Karl · April 24, 2021, 8:32am

Yikes - it looks like they’re adding their own conformance to StringProtocol. That’s a bad idea - the documentation explicitly says not to do that

ktraunmueller · April 24, 2021, 5:33pm

I have never, in my twenty years of software engineering, found myself in need of a guaranteed non-empty collection.

mattpolzin · April 24, 2021, 6:03pm

I’ve used NonEmpty types plenty. Every time I call first on a collection that I know has at least one element and subsequently need to check whether the return of first was nil I am frustrated that I have forced myself to handle a code path that will never be executed. Tangentially, force unwrapping is not the answer because I don’t like placing any faith in my future self to never accidentally pass an empty collection into code expecting a non empty collection. The answer is definitely to create a NonEmpty collection wherever I first know it is guaranteed to be non empty and pass that around, never needing to worry or check again.

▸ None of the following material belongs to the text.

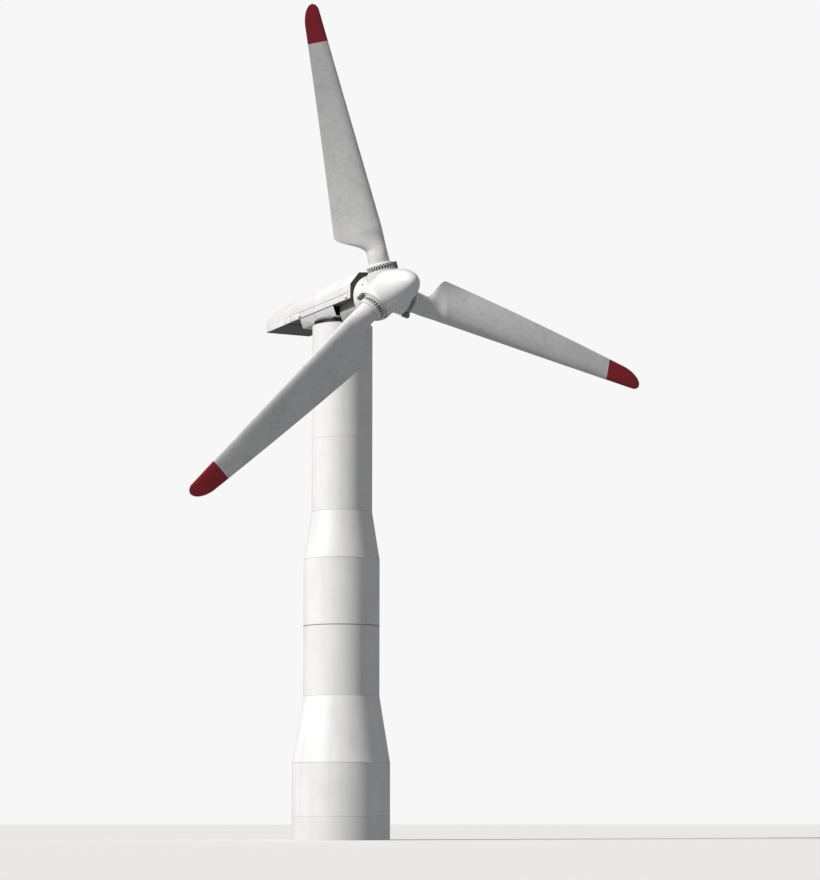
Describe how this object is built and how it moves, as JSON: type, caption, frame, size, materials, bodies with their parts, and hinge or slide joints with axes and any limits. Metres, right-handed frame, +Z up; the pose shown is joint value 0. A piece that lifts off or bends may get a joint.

jrose · April 24, 2021, 6:44pm

Yeah, it's always felt like overhead to me, but I think many people say the same thing when first encountering Optional. The funny thing is that Optional is reversed: "I've never needed a non-nullable type". Maybe I'll have to try using NonEmpty more.

phoneyDev · April 24, 2021, 7:51pm

This is a workaround for the "Dark side of Optionals." Makes sense to me. Nobody likes unwrapping something that's logically known (or believed) to be non-optional. Having a compiler guarantee of this for collections would be very useful.

Karl · April 24, 2021, 9:17pm

One of the reasons I've never felt the need for something like this is because the whole empty/non-empty distinction is not incredibly useful for generic code.

Most of the time, if you have a function which takes a generic collection, you're interested in processing more than a single element from it (otherwise you could use something like c.first.map). If your function really does require a certain number of elements, it will already need to handle the case when the collection contains fewer elements than required. The empty vs. non-empty distinction is just a special case of that; having the caller check first if the collection is empty just adds noise and complexity.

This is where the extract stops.